May 2, 2022 — The following was released by A.P. Bell Fish Company, the Gulf of Mexico Reef Shareholders’ Alliance, and the Southern Offshore Fishing Association:
Today, the U.S. Department of Commerce and National Oceanic and Atmospheric Administration (NOAA) Fisheries formally published their decision to take fish from commercial fishing families, the seafood supply chain, and the seafood consumers they serve. The publication of the Final Rule implementing Amendment 53 to the Reef Fish Fishery Management Plan comes despite NOAA Fisheries admitting that doing so will increase recreational discards, put more strain on the recovery of this species, and reduce the amount of red grouper that all fishermen can enjoy in the Gulf of Mexico.
“Red grouper is the foundation of my family’s business that has existed in Florida for more than 80 years,” said Karen Bell, third-generation owner and President of A.P. Bell Fish Company located in Cortez, Florida. “We pride ourselves on catching and serving our customers fresh, wild, sustainably-caught red grouper from the Gulf of Mexico. Now NOAA Fisheries is making it difficult for us to serve our customers and stay in business.”
The ostensible purpose of Amendment 53 is to account for new data from NOAA Fisheries based on the Marine Recreational Information Program (MRIP) Fishing Effort Survey (FES), which indicated the recreational sector catches more red grouper than previously estimated. But instead of using these new data to spark a discussion about better management and more accountability to ensure all fishermen stay within their catch limits, NOAA Fisheries and the Gulf of Mexico Fishery Management Council (Gulf Council) chose to use these new data to literally “rewrite history” to justify taking 32% of the commercial sector’s quota and giving it to the recreational sector.
“Somehow NOAA Fisheries took this new recreational FES survey, magically revised 35 years of data about what recreational anglers caught in the past, and told us that commercial fishermen need to give up some of our quota so these anglers get more fish to catch in the future,” said Ed Maccini, president of the Southern Offshore Fishing Association (SOFA), based in Madeira Beach, Florida. “But unlike commercial fishermen who report and weigh every pound of fish we land, recreational anglers don’t have to report what they catch or even be accurate in what they choose to report. It’s all basically guesswork by NOAA Fisheries. And now they’re taking our quota away based on these highly uncertain and wildly changing estimates.”

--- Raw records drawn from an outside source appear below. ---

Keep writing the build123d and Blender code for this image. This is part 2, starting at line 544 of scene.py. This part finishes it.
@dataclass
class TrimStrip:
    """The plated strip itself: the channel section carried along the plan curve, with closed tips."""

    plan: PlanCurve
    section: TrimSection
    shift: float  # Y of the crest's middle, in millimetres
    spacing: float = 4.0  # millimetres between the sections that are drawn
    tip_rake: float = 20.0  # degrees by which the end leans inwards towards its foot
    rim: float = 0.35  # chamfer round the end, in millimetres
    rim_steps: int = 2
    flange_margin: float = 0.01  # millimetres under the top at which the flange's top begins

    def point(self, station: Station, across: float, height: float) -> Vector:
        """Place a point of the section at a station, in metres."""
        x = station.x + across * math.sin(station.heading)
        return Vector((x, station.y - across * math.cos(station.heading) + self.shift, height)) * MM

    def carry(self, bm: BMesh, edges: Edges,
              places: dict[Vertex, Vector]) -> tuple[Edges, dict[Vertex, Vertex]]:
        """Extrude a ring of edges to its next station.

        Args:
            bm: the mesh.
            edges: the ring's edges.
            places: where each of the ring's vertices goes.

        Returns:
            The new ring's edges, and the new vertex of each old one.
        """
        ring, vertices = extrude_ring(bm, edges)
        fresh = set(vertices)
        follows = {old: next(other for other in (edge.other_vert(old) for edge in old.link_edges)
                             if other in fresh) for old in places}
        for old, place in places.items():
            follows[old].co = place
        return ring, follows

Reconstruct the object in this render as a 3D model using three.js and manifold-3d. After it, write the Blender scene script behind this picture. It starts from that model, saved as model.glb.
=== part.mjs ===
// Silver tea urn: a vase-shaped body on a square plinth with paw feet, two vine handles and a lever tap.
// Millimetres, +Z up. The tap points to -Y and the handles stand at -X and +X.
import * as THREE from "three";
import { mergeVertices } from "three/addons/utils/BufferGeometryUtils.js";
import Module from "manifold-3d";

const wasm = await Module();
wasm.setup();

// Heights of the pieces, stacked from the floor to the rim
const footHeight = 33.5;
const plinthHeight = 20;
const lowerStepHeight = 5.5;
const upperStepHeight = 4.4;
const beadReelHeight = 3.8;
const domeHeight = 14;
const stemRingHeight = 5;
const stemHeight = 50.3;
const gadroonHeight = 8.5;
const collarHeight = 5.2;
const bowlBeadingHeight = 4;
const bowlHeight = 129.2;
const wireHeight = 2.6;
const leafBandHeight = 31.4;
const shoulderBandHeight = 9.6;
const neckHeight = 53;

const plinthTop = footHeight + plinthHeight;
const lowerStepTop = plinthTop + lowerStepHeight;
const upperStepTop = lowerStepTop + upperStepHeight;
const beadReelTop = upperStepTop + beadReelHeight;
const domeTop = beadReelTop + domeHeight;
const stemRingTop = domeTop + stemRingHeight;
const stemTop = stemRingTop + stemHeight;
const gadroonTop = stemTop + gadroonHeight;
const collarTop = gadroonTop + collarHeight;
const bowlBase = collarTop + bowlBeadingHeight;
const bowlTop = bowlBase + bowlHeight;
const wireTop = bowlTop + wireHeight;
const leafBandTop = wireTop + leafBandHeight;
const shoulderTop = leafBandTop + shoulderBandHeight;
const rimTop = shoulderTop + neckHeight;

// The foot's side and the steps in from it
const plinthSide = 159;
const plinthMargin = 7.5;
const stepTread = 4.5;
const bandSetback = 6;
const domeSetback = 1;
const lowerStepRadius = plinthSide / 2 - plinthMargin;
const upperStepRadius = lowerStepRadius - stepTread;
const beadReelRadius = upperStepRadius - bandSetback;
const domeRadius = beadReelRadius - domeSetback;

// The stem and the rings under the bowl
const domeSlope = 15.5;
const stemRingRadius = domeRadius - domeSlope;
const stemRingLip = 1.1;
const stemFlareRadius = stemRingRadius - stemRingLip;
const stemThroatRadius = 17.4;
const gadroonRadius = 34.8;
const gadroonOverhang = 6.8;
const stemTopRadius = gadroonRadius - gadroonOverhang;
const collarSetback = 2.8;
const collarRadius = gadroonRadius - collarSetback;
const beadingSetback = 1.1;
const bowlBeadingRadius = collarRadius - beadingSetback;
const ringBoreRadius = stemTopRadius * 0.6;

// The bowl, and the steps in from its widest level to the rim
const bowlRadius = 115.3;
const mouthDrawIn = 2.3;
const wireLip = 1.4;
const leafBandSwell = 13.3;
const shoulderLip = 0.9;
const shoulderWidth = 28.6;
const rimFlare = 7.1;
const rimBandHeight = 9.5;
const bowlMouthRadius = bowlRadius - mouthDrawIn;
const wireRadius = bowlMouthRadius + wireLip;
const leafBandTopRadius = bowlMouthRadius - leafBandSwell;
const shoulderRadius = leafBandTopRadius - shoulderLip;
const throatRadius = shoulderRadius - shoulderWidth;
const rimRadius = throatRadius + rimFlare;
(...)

Commercial fishermen remain baffled as to why NOAA Fisheries would make such an anti-conservation decision when the red grouper stock recently reached some of the lowest levels on record. Furthermore, according to the Gulf Council’s own analysis, rewarding the recreational sector with more allocation “is more likely to result in an overfishing or eventual overfished status of red grouper.”
“This is a lose-lose-lose situation: our businesses are taking a hit, seafood consumers are taking a hit, and the health of the red grouper stock is taking a hit,” said Jason DeLaCruz, owner of Wild Seafood Co. in John’s Pass, Florida. “The commercial sector is stuck with getting a smaller slice of a smaller pie, yet the recreational sector is allowed to throw back more than 3.7 million red grouper every year, and a few years back they threw back more than 6 million red grouper – that’s more fish than commercial fishermen are allowed to land. Amendment 53 reduces everyone’s quotas so that the recreational sector can discard more fish. It’s such a waste.”
The public opposition to Amendment 53 has been overwhelming – all told, more than 99.3% of all testimony recently submitted to NOAA Fisheries opposed Amendment 53. This opposition came from a wide range of industries and sectors including:
- Commercial fishermen
- Commercial fishing organizations (in the Gulf of Mexico and throughout the country)
- Federal commercial fishing coalitions (representing commercial fishermen from Alaska to California to Maine to the Gulf of Mexico)
- The restaurant industry
- The seafood supply chain
- Charter/for-hire fishermen and fishing organizations
- Scientists
- Economists
- Environmental organizations
- Lawyers/legal advisors, and
- Seafood consumers (literally thousands of them)
“Amendment 53 is illegal. Period,” said Buddy Guindon, Executive Director of the Gulf of Mexico Reef Fish Shareholders’ Alliance, based in Galveston, Texas. “It maximizes discards, unfairly penalizes commercial fishermen by taking away their quota to cover dead discards by recreational anglers, and increases the risk of overfishing. This is opposite of what Congress intended when it adopted the Magnuson-Stevens Fishery Conservation and Management Act.”